The "tax the poor" meme continues to lie low, refusing to come out and fight like a man.
For those just tuning in: The Nov. 20 Wall Street Journal carried an editorial arguing that poor people should pay more taxes. (The idea appears to have originated with Rep. Jim DeMint, a South Carolina Republican, though even he didn't stoop to calling people who earn $12,000 a year "lucky duckies," as the Journal did, because their income is taxed at only 4 percent.) Chatterbox wrote two (possibly superfluous) columns explaining why poor people shouldn't pay more taxes. (To read them, click here and here.) Former Attorney General Ed Meese hopped onto the tax-the-poor bandwagon in a Nov. 26 appearance on Fox News' Hannity & Colmes. The Bush administration lent a sympathetic ear. On Dec. 3, J.T. Young, deputy assistant secretary of the treasury, published a Washington Times op-ed that flirted with the tax-the-poor idea. At a Dec. 10 conference hosted by the American Enterprise Institute, Glenn Hubbard, chairman of the Bush White House's Council of Economic Advisers, said, "The increasing reliance on taxing higher-income households and targeted social preferences at lower incomes stands in the way of moving to a simpler, flatter tax system," which is bureaucratese for "Tax the poor!" At the same conference, Lawrence Lindsey, departing director of the White House's National Economic Council, invited the audience to think of the Social Security portion of the payroll tax as not being a tax at all, but rather something like a Christmas Club contribution. This bold reconceptualization could justify omitting the highly regressive payroll tax from any statistical analysis of how the income-tax burden is distributed among different income groups, which in turn could make it easier to justify raising taxes on the poor. Indeed, on Dec. 16 the Washington Post reported that the Treasury Department had already begun to massage the tax-distribution tables.
And then … silence. In unveiling its new proposed tax cut, the Bush administration has been loath to concede that it's tilted toward the rich, let alone that the White House harbors any long-term ambition to raise taxes on the poor. Instead of making poor people pay for the cuts, the plan is to grow the budget deficit. But in the Jan. 14 New York Times, Edmund Andrews shows where this may lead:
The most important question may well be the one that is most avoided: the likelihood that the tax cuts will create huge deficits for years to come, even as the nation girds for a costly war with Iraq and just a few years before the costs of Social Security and Medicare are due to escalate sharply because of the aging of the baby-boom generation.

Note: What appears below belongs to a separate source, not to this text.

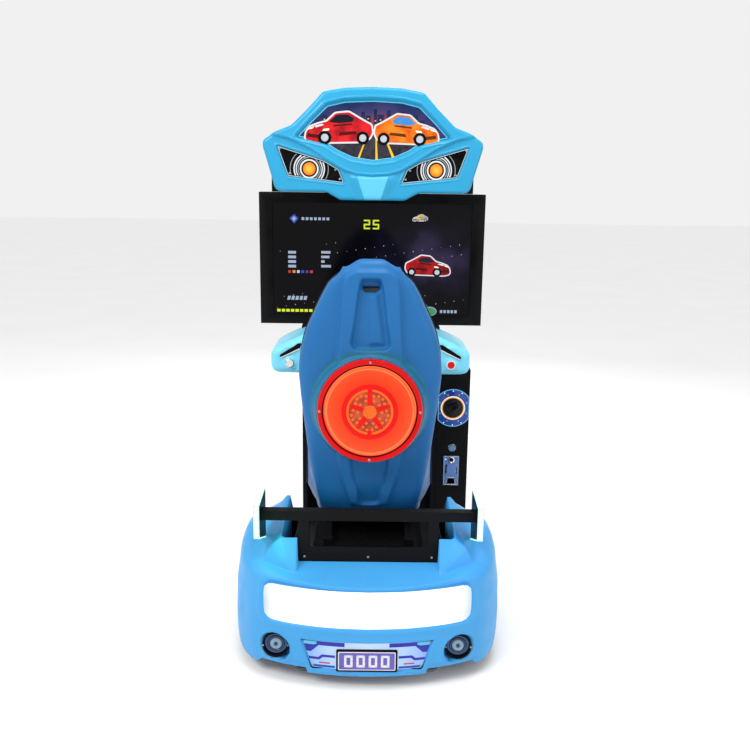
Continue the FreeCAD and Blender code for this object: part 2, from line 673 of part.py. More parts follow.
def make_coin_plate():
    body = new_body("coin_plate_face")
    face = sketch_on(body, "coin_face", "XZ_Plane", -338)
    add_outline(face, [(318, 291), (384, 291), (384, 423), (318, 423)])
    add_pad(body, "coin_face_pad", face, 4)
    holes = sketch_on(body, "coin_face_holes", "XZ_Plane", -334)
    add_circle(holes, 351, 405, 8.4)
    add_outline(holes, [(333, 297), (369, 297), (369, 322), (333, 322)])
    add_outline(holes, [(374, 340), (377, 340), (377, 372), (374, 372)])
    add_pocket(body, "coin_face_cut", holes)
    mech = box("coin_mech", (40, 36, 62), (330, 342, 330))
    node(group("coin_plate", [body, mech]), "coin_plate")
    head = rod("reject_head", 8, 4, (351, 330, 405), "y")
    stem = rod("reject_stem", 5, 9, (351, 333, 405), "y")
    node(fuse("coin_reject_button", [head, stem]), "coin_reject_button")


def make_coin_lock():
    face = rod("lock_face", 13, 4, (353, 333.5, 459), "y")
    barrel = rod("lock_barrel", 10, 17, (353, 336, 459), "y")
    cam = box("lock_cam", (12, 3, 48), (347, 348, 411))
    key = box("lock_keyway", (2, 3, 9), (352, 332.5, 454.5))
    solid = cut("lock_cut", fuse("lock_fuse", [face, barrel, cam]), key)
    node(solid, "coin_door_lock")


def make_cash_box():
    outer = box("cash_out", (80, 210, 170), (313, 380, 20))
    inner = box("cash_in", (76, 206, 170), (315, 382, 22))
    node(cut("cash_box", outer, inner), "cash_box")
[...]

If those costs end up being paid for by adding to payroll taxes—which are imposed at the same rate for rich and poor alike and then mostly capped when a person's income exceeds $87,000—the tax burden would shift dramatically onto the shoulders of middle-income workers.
Since all employed people pay the payroll tax, increasing it would also hammer the working poor. If it happens, look for the Bushies to argue that a payroll tax increase isn't a tax increase because, as Larry Lindsey has already explained, the payroll tax isn't a tax.